I know I have posted the bacon brittle recipe before. Thought I'd post a picture of yesterday's batch.

This time I left out the pecans and just used crumbled bacon.....the stuff is crunchy, sweet and salty.
	

	
	
		
		



		
			






















This batch turned out kind of dark, I thing I over cooked it, but it tastes good.


----------



## richtee (Jan 9, 2008)

It MUST be true!  EVERYTHING is better with bacon!


----------



## cowgirl (Jan 9, 2008)

Here is the recipe....

MAKES ABOUT 1 POUND
1 cup brown sugar
1/2 cup light corn syrup
1/2 cup water
1 tablespoon unsalted butter
2 teaspoons vanilla extract
1 teaspoon baking soda
1⁄2-3⁄4 tsp. salt
3/4 cup chopped pecans
1 cup cooked bacon bits (about 12 ounces uncooked bacon)
Grease or butter a large nonstick baking sheet.
In a medium heavy saucepan, combine the sugar, corn syrup and water over medium heat. Stir until the sugar dissolves and the syrup comes to a boil. Attach a candy thermometer to the pan, increase the heat to high, and cook, without stirring, until the mixture reaches 290 degrees. 

Remove from the heat.

Stir in the butter, vanilla, baking soda, salt pecans and bacon bits. The mixture will foam. 
When it stops foaming, pour the hot mixture onto the prepared baking sheet as thinly as possible. Use a silicone spatula or a buttered spatula to spread.
Cool at least 10 minutes before breaking into pieces.
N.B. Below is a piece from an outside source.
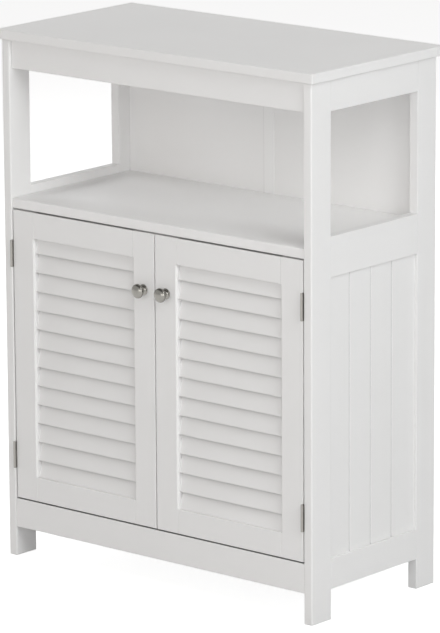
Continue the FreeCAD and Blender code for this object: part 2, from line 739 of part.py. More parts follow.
def bead_panel(side):
    """The grooved panel of a side frame; returns its blank, which the frame is grooved for."""
    node = side + "_beadboard_panel"
    outer = "case_half_width - bead_recess"
    inner = outer + " - bead_thickness"
    blank = block(node + "_blank",
                  (mirrored(side, inner, outer), "front_post_back - bead_tongue",
                   "bead_bottom - bead_tongue"),
                  ("bead_thickness", "rail_length + 2 * bead_tongue",
                   "bead_top - bead_bottom + 2 * bead_tongue"))
    bars = []
    for number in range(round(value("bead_groove_count"))):
        low_y = "front_post_back + bead_pitch * {} - bead_groove_width / 2".format(number + 1)
        bars.append(diagonal_bar("{}_groove{}".format(node, number + 1), signed(side, outer), low_y,
                                 "bead_bottom", "bead_groove_width / 2", "bead_top - bead_bottom"))
    keep(node, less(node, blank, group(node + "_grooves", bars)))
    return blank


def side_rail(side, name, low, height, tools):
    """A rail of a side frame, flush with the posts."""
    node = "{}_{}_rail".format(side, name)
    body = board(node, (mirrored(side, "inner_half_width", "case_half_width"),
                        "front_post_back", low),
                 ("board_thickness", "rail_length", height))
    keep(node, less(node, body, *tools))


def side_frames(tools, hinge_screws, peg_holes, back_blank):
    """Both side frames: posts, rails and grooved panels."""
    for side in SIDES:
        panel = bead_panel(side)
        joints = [panel, tools["dowels"]]
        post(side, "front", joints + [tools["bolts"], peg_holes, hinge_screws])
        post(side, "back", joints + [back_blank, peg_holes])
        side_rail(side, "top", "window_top", "side_top_rail_height",
                  [tools["dowels"], tools["bolts"], tools["disc_seats"]])
        side_rail(side, "middle", "bead_top", "middle_rail_height", joints + [tools["bolts"]])
        side_rail(side, "bottom", "foot_height", "bead_bottom - foot_height",
                  joints + [tools["bolts"]])


# ---------------------------------------------------------------- boards of the case
def top_panel(tools):
    """The top panel, on the side frames and past them all round."""
    body = board("top_panel", ("-top_width / 2", "case_front - front_overhang", "case_top"),
                 ("top_width", "top_depth", "top_thickness"), radius="top_round")
    keep("top_panel", less("top_panel", body, tools["dowels"], tools["bolts"]))


def back_panels():
    """Two thin panels in grooves of the back posts, and the H strip that joins them."""
    height = "case_top - floor_bottom"
    web_left = "-strip_offset - strip_web / 2"
    web_right = "-strip_offset + strip_web / 2"
    reach = "inner_half_width + back_tongue"
    left = block("back_panel_left_blank", ("-({})".format(reach), "back_front", "floor_bottom"),
                 ("{} + ({})".format(reach, web_left), "back_thickness", height))
    right = block("back_panel_right_blank", (web_right, "back_front", "floor_bottom"),
                  ("{} - ({})".format(reach, web_right), "back_thickness", height))
    flange_x = "-strip_offset - strip_width / 2"
    strip = joined("back_joint_strip", [
        block("strip_front", (flange_x, "back_front - strip_flange", "floor_bottom"),
              ("strip_width", "strip_flange", height)),
        block("strip_middle", (web_left, "back_front", "floor_bottom"),
              ("strip_web", "back_thickness", height)),
        block("strip_rear", (flange_x, "back_rear", "floor_bottom"),
              ("strip_width", "strip_flange", height)),
    ])
    keep("back_joint_strip", strip)
    return left, right, strip


def boards_across(tools, strip, catch_screws):
    """Fixed shelf, cupboard floor, apron and plinth rail between the side frames."""
    x = "-inner_half_width"
    width = "2 * inner_half_width"
    fastened = [tools["dowels"], tools["bolts"], tools["disc_seats"]]
    shelf = board("fixed_shelf", (x, "case_front + shelf_recess", "shelf_bottom"),
                  (width, "back_front - case_front - shelf_recess", "shelf_thickness"), radius=None)

    def front_edge(middle, direction):
        return abs(direction.x) > 0.9 and middle.y < 1

    ease(shelf, "shelf_round", edges_where(shelf.Tip, front_edge))
    keep("fixed_shelf", less("fixed_shelf", shelf, *fastened, strip, tools["back_screws"],
                             catch_screws))
    floor = board("cupboard_floor", (x, "plinth_back", "floor_bottom"),
                  (width, "back_front - plinth_back", "floor_thickness"))
    keep("cupboard_floor", less("cupboard_floor", floor, *fastened, strip, tools["back_screws"]))
    apron = board("front_apron", (x, "case_front + apron_recess", "case_top - apron_height"),
                  (width, "board_thickness", "apron_height"))
    keep("front_apron", less("front_apron", apron, *fastened))
    plinth = board("plinth_rail", (x, "case_front + plinth_recess", "foot_height"),
                   (width, "board_thickness", "plinth_height"))
    keep("plinth_rail", less("plinth_rail", plinth, *fastened))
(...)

Store in a covered container.


----------



## cowgirl (Jan 9, 2008)

Yeah!


----------



## walking dude (Jan 9, 2008)

you ought to be WHIPPED WITH A WET NODDLE for posting that.........

your bacon?

in other words......home made

crap girl.........nice job again.............


----------



## packplantpath (Jan 9, 2008)

So, is that like, candied bacon.  I think I'm in love.  I feel faint.


----------



## ds7662 (Jan 9, 2008)

Thanks CG. Great recipe.


----------



## walking dude (Jan 9, 2008)

take some bacon......rub brown sugar on it, and bake........

now THATS some pig candy


----------



## cowgirl (Jan 9, 2008)

Thanks Deud, PackPlant and DS.
	

	
	
		
		



		
		
	


	




I'm sure it's not healthy, but it sure is tasty.
Deud, it's some of my bacon, I had it in the freezer.


----------



## bbq bubba (Jan 9, 2008)

Bake??? You mean smoke.....THAT'S Pig candy!!!


----------



## walking dude (Jan 9, 2008)

hehhe.......yeah......like that chicken fried bacon that that texas tv station aired..........


----------



## bbq bubba (Jan 9, 2008)

Dude...........ya gotta wonder how any of us are still alive after eatin this stuff!!


----------



## walking dude (Jan 9, 2008)

well, i was wondering bout, if you hot smoke it.......the sugar will run drip off..


the baon, if homemade is already smoked


----------